Enhancement of mechanical properties in ethylene propylene diene monomer/natural rubber nanocomposites through Ti₃C₂T_X reinforcement and EPDM-g-MAH compatibilization

This research explores elastomeric nanocomposites consisting of ethylene propylene diene monomer rubber/natural rubber (NR/EPDM) in various ratios (100:0, 80:20, 60:40, 40:60, 20:80, and 0:100 phr). The study incorporates EPDM grafted maleic anhydride (EPDM-g-MAH) as a compatibilizer, along with different quantities of Ti₃C₂T_X reinforcement (1, 3, 5, 7, and 10 phr). To assess the dispersion and morphology of Ti₃C₂T_X reinforcement in the NR/EPDM matrix, this study employed transmission electron microscopy (TEM) and scanning electron microscopy (SEM). These analyses revealed that, in the presence of EPDM-g-MAH, higher Ti₃C₂T_X concentrations led to rougher fracture surfaces in the samples, indicating the excellent dispersion of Ti₃C₂T_X in the NR/EPDM matrix.
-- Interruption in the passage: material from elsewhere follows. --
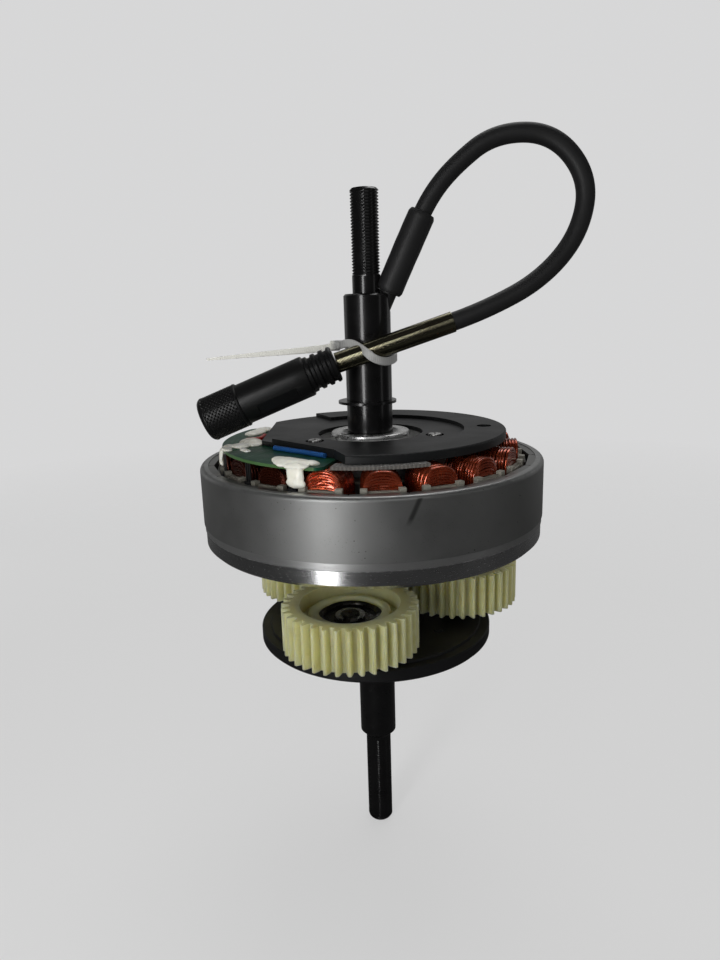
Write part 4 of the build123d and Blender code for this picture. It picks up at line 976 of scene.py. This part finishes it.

The investigation of mechanical and rheological properties demonstrated significant enhancements with increasing Ti₃C₂T_X concentration in conjunction with EPDM-g-MAH. The study further explored the relationships between the nanocomposites' morphology and their theoretical and experimental mechanical properties through Mori-Tanaka analysis and dynamic mechanical thermal analysis (DMTA), respectively. These analyses revealed a strong correlation between theory and experimentation. The mechanical behavior of the composites exhibited notable improvements in tensile strength, hardness, modulus, elongation at break, and fatigue strength with the addition of Ti₃C₂T_X, particularly in the presence of EPDM-g-MAH. Ultimately, our findings highlight the compatibility between theoretical analyses and experimental outcomes, validating the efficacy of Ti₃C₂T_X incorporation in enhancing the properties of nanocomposites.